In August 1925 I broke two ribs near my lungs and injured my back and chest and never felt the same but still fought well. And I believed the best fighters deserved chances to become champions. That’s why in 1926 I agreed to fight Tiger Flowers, a slick left-hander. Jack Dempsey, naturally, was appalled I agreed to fight a black man. So were many others. No black boxer had won a championship in any weight class since Jack Johnson took the heavyweight title almost twenty years earlier. That’s nonsense. And I think losing two close decisions was just as unfair. The second time, in August, Flowers’ trainer convinced officials I was going to fight dirty. I don’t think I did. You can always argue about these things.

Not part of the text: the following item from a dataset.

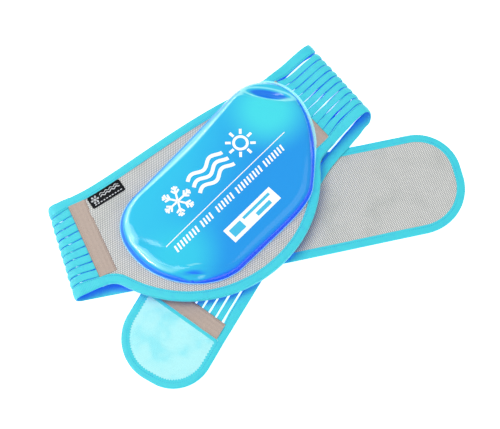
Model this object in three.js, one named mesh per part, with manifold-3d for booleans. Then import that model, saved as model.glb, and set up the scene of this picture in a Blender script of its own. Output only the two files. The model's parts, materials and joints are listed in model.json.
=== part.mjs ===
// Cold compression wrap for the lower back or the abdomen.
//
// A padded pod carries a gel pack. An elastic wing leaves each end of the pod, rolls under
// and comes back behind it, and ends in a fastening tongue: loop mesh on the left wing and a
// hook pad on the right wing. The wrap lies folded on a table.
//
// Millimetres, +Z up. The origin is on the table under the middle of the folded wrap's box. +X
// runs along the pod towards the hook wing and +Y towards the pod's upper edge. The pieces are
// placed from the middle of the pod, and the whole is moved to its origin at the end.

import * as THREE from 'three';
import { mergeVertices } from 'three/addons/utils/BufferGeometryUtils.js';
import Module from 'manifold-3d';

const wasm = await Module();
wasm.setup();

const radians = THREE.MathUtils.degToRad;

// ---- Driving dimensions ----------------------------------------------------------------

const GAP = 0.3; // clearance between neighbouring pieces

// Pod outline
const WING_SWEEP = radians(7.5); // how far a wing points upwards from the pod's axis
const CROWN_HOOK = 12; // control heights of the upper edge's bow over the line between its ends,
const CROWN_LOOP = 0; // a third of the way in from the hook wing and from the loop wing
const DOME_RADIUS = 137; // round lower edge
const DOME_CENTRE_Y = 43;
const NECK_RADIUS = 20; // hollow where the dome meets the wing's lower edge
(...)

I was ready to quit, anyway. I didn’t want to hang around and let young guys slap me around. What for? I had about a hundred grand in the bank and a nice house in Pittsburgh. I was ready to marry Naomi and start a business or open a gym. First, I went into the hospital and had my right eye taken out and replaced with one that looked real. But we released news that I’d only had cataract surgery. That way I could come back, if I wanted.
In October a farmer couldn’t get his wagon off the road and I swerved and rolled the car and fractured several bones in my nose. My damn right eye socket still hurt and now I had headaches and was dizzy all the time and felt I was going to die and often said so. Be patient, doctors can help you, Naomi said. My sister and brother-in-law were also great. This was going to be all right. On October twenty-first Naomi and I went to the doctor in Atlantic City. Don’t worry, he said, you only need a local anesthetic. He also added some nitrous oxide and oxygen gas while removing bones that blocked my breathing, and when those bones were gone blood rushed into the void and caused my brain to hemorrhage. By 8:30 that night I was in a coma. Naomi held my hand and said she loved me. I hated leaving her the next day. I’m glad Naomi later found another man but sorry she always cried when anyone said my name.